Vatican’s mystery cash transfer
The Vatican financial corruption saga took an extraordinary turn when an Italian newspaper quoted a former right-hand man claiming a 700,000 euro transfer.
The saga of Vatican financial corruption took an extraordinary turn last night, when Italian newspaper Il Messaggero quoted the former right-hand man to disgraced Cardinal Angelo Becciu claiming a bank transfer of 700,000 euros was made from the Vatican to a bank in Australia.
The article quotes Monsignor Alberto Perlasca as claiming the transfer was made at the same time that the child-abuse case against Cardinal George Pell was developing in Australia.
Monsignor Perlasca worked closely with Cardinal Becciu when the latter was second in charge at the Vatican’s Secretariat of State.
READ MORE: Sacked cardinal ‘used Vatican funds to bribe witnesses in Pell trial’
Monsignor Perlasca was arraigned in October, after a police raid on the offices of the Secretariat.

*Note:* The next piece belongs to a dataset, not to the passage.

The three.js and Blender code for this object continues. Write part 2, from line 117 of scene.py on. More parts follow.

It was no secret in Rome that cardinals Pell and Becciu were at loggerheads, the article says. Il Messaggero describes their conflicts as akin to “thunderclaps’’.

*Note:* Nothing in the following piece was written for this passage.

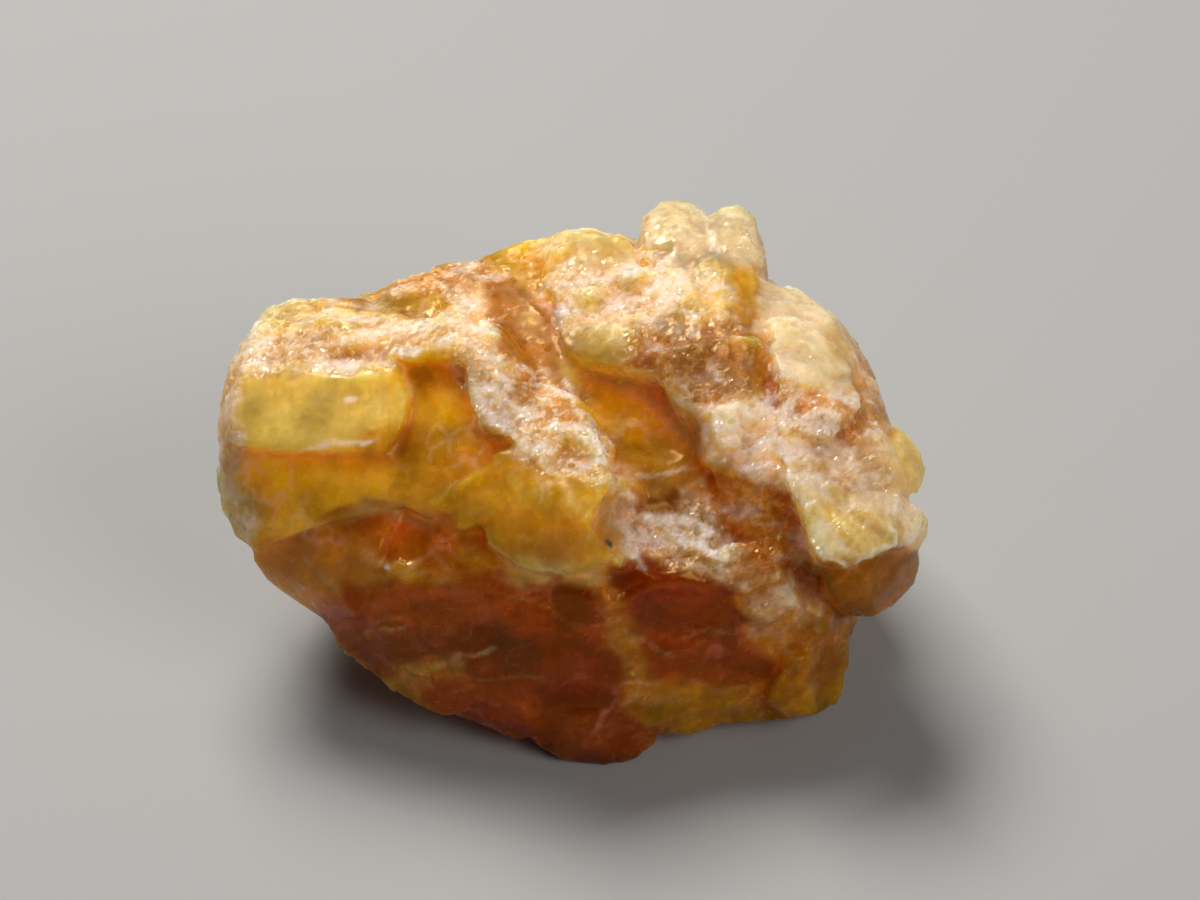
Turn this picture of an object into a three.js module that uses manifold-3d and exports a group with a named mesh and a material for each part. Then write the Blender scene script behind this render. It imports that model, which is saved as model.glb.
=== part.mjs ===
// A raw danburite crystal: one broken, honey-yellow stone, 36 mm across, lying on its flattest fracture.
//
// The stone is one solid. Its corners are given in the frame of its broad face: u runs across the face,
// v up it and w out of it. Blocks that grew together are joined, grains are set into the frosted ridges,
// and hollows are knocked out. The whole is then leaned back into the pose in which it lies, and cut level
// underneath.
//
// Millimetres, +Z up. The origin is on the surface that the stone lies on, below the middle of the stone.

import * as THREE from "three";
import { ConvexGeometry } from "three/addons/geometries/ConvexGeometry.js";
import { ImprovedNoise } from "three/addons/math/ImprovedNoise.js";
import { TessellateModifier } from "three/addons/modifiers/TessellateModifier.js";
import { mergeVertices } from "three/addons/utils/BufferGeometryUtils.js";
import Module from "manifold-3d";

const faceLean = THREE.MathUtils.degToRad(50); // of the broad face, from lying flat
const restHeight = 10; // of the face frame's origin above the surface
const longestEdge = 3.4; // of a block's triangles
const roughness = [
  { size: 5, depth: 0.5 }, // slow swells that bend the faces
  { size: 1.9, depth: 0.22 }, // dents and chips
];
const grainCorners = 14;
const grainSeed = 100;
const honeyYellow = 0xd6902f;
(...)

The article suggests the Holy See has been defrauded of as much as €500m.
“Today is the day for the settling of accounts,’’ the article says. “There have been verbal declarations and secret whispers which reveal more than one suspect in the intrigue.’’
The article suggests Monsignor Perlasca had decided to speak out in an open letter to Pope Francis after the Pope demanded Cardinal Becciu’s resignation. Cardinal Becciu renounced his privileges as a cardinal last week.
In Il Messaggero, Monsignor Perlasca also refers to €20m being taken from the Pope’s bank account and secret funds of millions of euros funding a property deal in London.